Just five months later, Renault-Nissan CEO Carlos Ghosn said that he envisioned self-driving cars in showrooms five years earlier than that - in 2020.
Now Mr Ghosn has revised his original prediction to 2018 - around four years from now - while speaking at a French Automobile Club event this week, provided legislative ‘red tape’ can be sorted by then.
"The problem isn't technology, it's legislation, and the whole question of responsibility that goes with these cars moving around,” Mr Ghosn said, speaking with Automotive News.
“Especially [the question of] who is responsible, once there is no longer anyone inside.”
Legislation is slowly catching up, however, with recent changes to the United Nations Convention On Road Traffic allowing a driver to remove their hands from the steering wheel.

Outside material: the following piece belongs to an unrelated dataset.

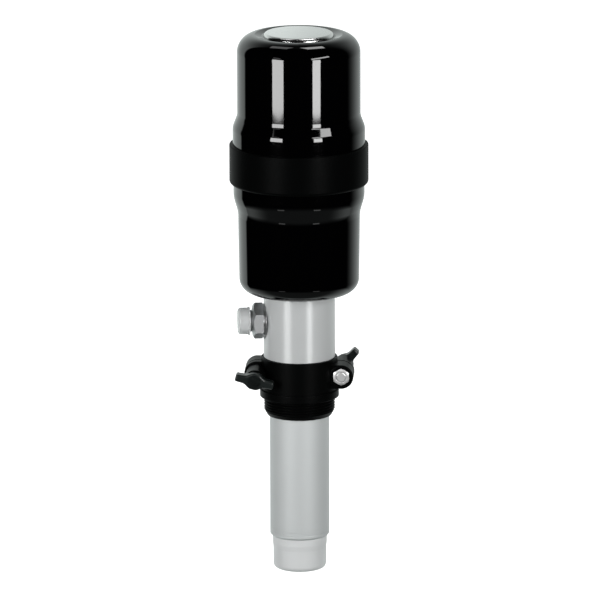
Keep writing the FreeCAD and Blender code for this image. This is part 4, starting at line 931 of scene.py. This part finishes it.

It’s not hard to see why the predicted ‘on-sale’ date for the world’s first fully-autonomous car is continually brought forward, as recent developments by Google and Volvo among others is fast-tracking the technology.
Volvo’s all-new XC90 SUV is due to be unveiled in September this year, with the Swedish carmaker calling it a “highly-autonomous” model.
Australian customers may have to wait beyond 2018, according to Mr Ghosn, as the Renault-Nissan boss predicts buyers in the "pioneer countries" of France, Japan and the US will see the technology first.
He may have overlooked Sweden, however, where Volvo has been making great strides of its own.